Improving Organ Donation to Save Thousands of Lives

In 2022, Griffin Catalyst joined with partners to support the Organs Initiative, a coalition leveraging data to drive change with broad bipartisan support. The challenge: To fix a broken, inefficient organ donation system that leads to tens of thousands of healthy organs going unrecovered each year and contributes to 30 Americans dying every day for lack of an available organ. In August 2022, the group achieved the first major overhaul of the organ donation system in 40 years, projected to save over 7,000 lives annually. Almost a year later, in July 2023, Congress unanimously passed legislation to break up the failing national organ monopoly held by the United Network for Organ Sharing (UNOS).
Photo Credit: serts via Getty
A paramedic delivers an organ for transplant in 2020. In 2023, approximately 103,000 people were on the organ waiting list, and the demand for an efficient, improved organ donation system remains critical to saving thousands of lives.

The mismanagement and failures of local organ procurement organizations (OPOs), as well as UNOS — the contractor that manages the national organ transplant system — result in preventable deaths every day. These failures also drive $36 billion per year in Medicare spending for patients on dialysis as they await kidney transplants, representing a full 1% of the entire federal budget. Reforming this system and using data to hold organizations accountable for the first time introduces competition and accountability into an incompetent monopolistic system — and saves lives.

Who We’re Supporting

The Organs Initiative, launched by two nonprofits working together — the Federation of American Scientists and Organize — has driven bipartisan reforms in our national organ donation system. By leveraging data to highlight system failings, increase transparency, and enable the federal government to hold organ contractors accountable for the first time, this work aims to ensure a more effective national system of organ donation on a permanent basis.

In 2022, the group helped to ensure that new data-driven, legally enforceable standards for OPOs went into effect. This critical first step was the capstone to a decades-long fight to hold local organ contractors accountable.
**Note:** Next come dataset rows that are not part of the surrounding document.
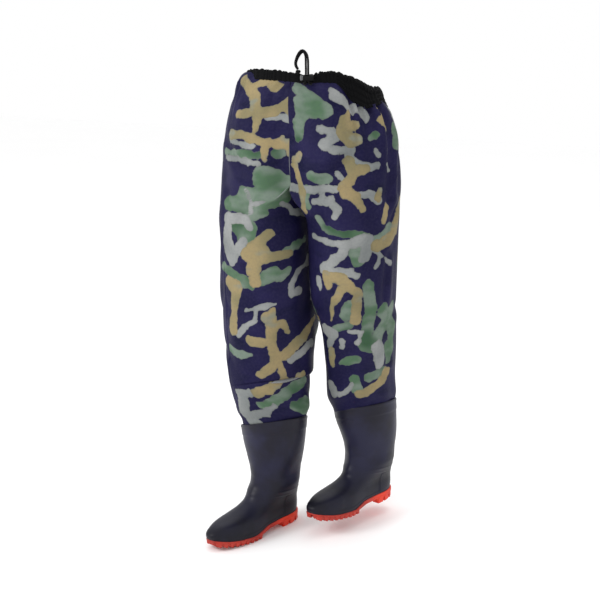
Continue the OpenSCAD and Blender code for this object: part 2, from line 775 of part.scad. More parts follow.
waistband_front_casing();
waistband_elastic_casing();
waist_elastic();
drawcord_run();
drawcord_right_end();
drawcord_left_end();
drawcord_knot();
drawcord_eyelets();
cord_lock_barrel();
cord_lock_plunger();
cord_lock_spring();
seat_front_right();
seat_front_left();
seat_back_right();
seat_back_left();
front_seam_tape();
back_seam_tape();
crotch_gusset();
right_hip_fabric();
right_thigh_fabric();
right_knee_fabric();
right_lower_leg_fabric();
left_hip_fabric();
left_thigh_fabric();
left_knee_fabric();
left_lower_leg_fabric();
right_leg_seam_tape();
left_leg_seam_tape();
right_boot_shell();
right_boot_cuff();
right_boot_lining();
right_insole();
right_outsole();
left_boot_shell();
left_boot_cuff();
left_boot_lining();
left_insole();
left_outsole();
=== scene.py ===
import math

import bmesh
import bpy
import numpy as np
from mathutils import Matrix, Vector


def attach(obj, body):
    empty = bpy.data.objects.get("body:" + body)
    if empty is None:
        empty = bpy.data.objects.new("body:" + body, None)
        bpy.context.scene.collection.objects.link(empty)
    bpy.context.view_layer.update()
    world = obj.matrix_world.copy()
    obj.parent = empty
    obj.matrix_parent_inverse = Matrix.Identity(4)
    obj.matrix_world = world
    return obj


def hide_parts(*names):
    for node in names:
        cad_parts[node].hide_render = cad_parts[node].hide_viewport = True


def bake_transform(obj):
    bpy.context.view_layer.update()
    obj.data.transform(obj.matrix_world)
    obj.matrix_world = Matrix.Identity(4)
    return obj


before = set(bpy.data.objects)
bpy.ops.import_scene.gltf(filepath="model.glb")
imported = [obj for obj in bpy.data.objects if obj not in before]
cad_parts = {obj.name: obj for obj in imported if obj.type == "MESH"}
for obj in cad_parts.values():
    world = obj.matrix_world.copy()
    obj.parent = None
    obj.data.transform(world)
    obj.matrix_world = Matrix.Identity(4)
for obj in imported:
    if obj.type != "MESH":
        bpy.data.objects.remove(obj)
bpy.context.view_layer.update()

# Waist-high waders. Lengths in the tables are millimetres, as in the part's source.
# Meshes are made in metres.
MM = 0.001
scene = bpy.context.scene

# ---- camera ----

VIEW_AZIMUTH = math.radians(28)
VIEW_ELEVATION = math.radians(13)
VIEW_DISTANCE = 3.2
VIEW_WIDTH = 1.476          # what the picture spans at that distance
VIEW_SIDE = -0.023          # the middle of the picture, to the side of the origin
VIEW_HEIGHT = -0.553

view_right = Vector((math.cos(VIEW_AZIMUTH), math.sin(VIEW_AZIMUTH), 0))
view_back = Vector((
    math.sin(VIEW_AZIMUTH) * math.cos(VIEW_ELEVATION),
    -math.cos(VIEW_AZIMUTH) * math.cos(VIEW_ELEVATION),
    math.sin(VIEW_ELEVATION),
))
target = view_right * VIEW_SIDE + Vector((0, 0, VIEW_HEIGHT))
camera_data = bpy.data.cameras.new("camera")
camera_data.sensor_width = 36
camera_data.lens = 36 * VIEW_DISTANCE / VIEW_WIDTH
camera = bpy.data.objects.new("camera", camera_data)
scene.collection.objects.link(camera)
camera.location = target + view_back * VIEW_DISTANCE
camera.rotation_mode = "QUATERNION"
camera.rotation_quaternion = (-view_back).to_track_quat("-Z", "Y")
scene.camera = camera

# ---- mesh helpers ----


def add_mesh(name, verts_mm, faces, smooth=True):
    """A new mesh object from points in millimetres."""
    mesh = bpy.data.meshes.new(name)
    mesh.from_pydata((np.asarray(verts_mm, float) * MM).tolist(), [], faces)
    mesh.update()
    obj = bpy.data.objects.new(name, mesh)
    scene.collection.objects.link(obj)
    if smooth:
        mesh.polygons.foreach_set("use_smooth", [True] * len(mesh.polygons))
    return obj


def turn_faces_out(obj):
    """Turns all faces of a closed mesh outwards."""
    bm = bmesh.new()
    bm.from_mesh(obj.data)
    bmesh.ops.recalc_face_normals(bm, faces=bm.faces)
    bm.to_mesh(obj.data)
    bm.free()


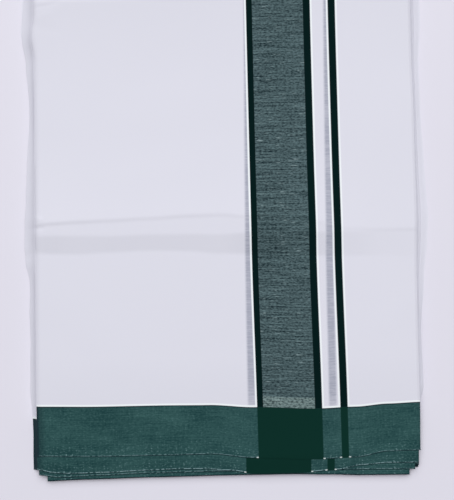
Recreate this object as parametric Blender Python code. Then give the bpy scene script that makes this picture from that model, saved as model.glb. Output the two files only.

Since that time, bipartisan Congressional leaders have escalated investigations into systemic waste, fraud, and abuse among federal organ contractors, as well as called for increased transparency in any effort to ensure evidence of effective organ donation services across the country.

The larger goal of the Organs Initiative is to save lives, replacing the current monopolistic structure with a competitive ecosystem in which the performance incentives for organ contractors are more closely aligned with the interests of patients — and in which failing contractors can be readily replaced by higher performers.

Why It Matters

According to a bipartisan report from the Senate Finance Committee, “the U.S. transplant network is not working, putting Americans’ lives at risk.” In 2023, approximately 103,000 people were on the organ waiting list. The Washington Post detailed that UNOS uses “out-of-date technology that has crashed for hours at a time” and has also been responsible for the “careless treatment of donated organs [and] organs lost in transit.” The failures of existing federal organ contractors — funded by the American taxpayer — have meant that thousands of Americans die each year waiting for organs.

The Organs Initiative utilizes a proven, data-driven approach to inject competition and accountability into the system of federal organ donation contractors — all with the goal of saving patients’ lives.

What’s the Impact

The data-driven organ donation policy which went into effect in 2022 is projected to save over 7,000 lives per year and $1 billion per year for the American taxpayer. The legislation unanimously passed in July 2023 lays the groundwork to break up the national organ monopoly which Forbes has described as a “cartel” and will translate to much greater care being provided for generous American donor families and the transplant patients who rely on them. This represents a transformational change in the decades-long fight to hold federal contractors accountable and prevent unnecessary American deaths on the organ waiting list.

A map showing the effectiveness of organ procurement organizations in each state, based on the U.S. Centers for Medicare & Medicaid Services’ three-tiered performance rankings. As of 2021, prior to the enactment of key reforms, the majority of organ procurement organizations nationwide were either underperforming (orange) or failing (red).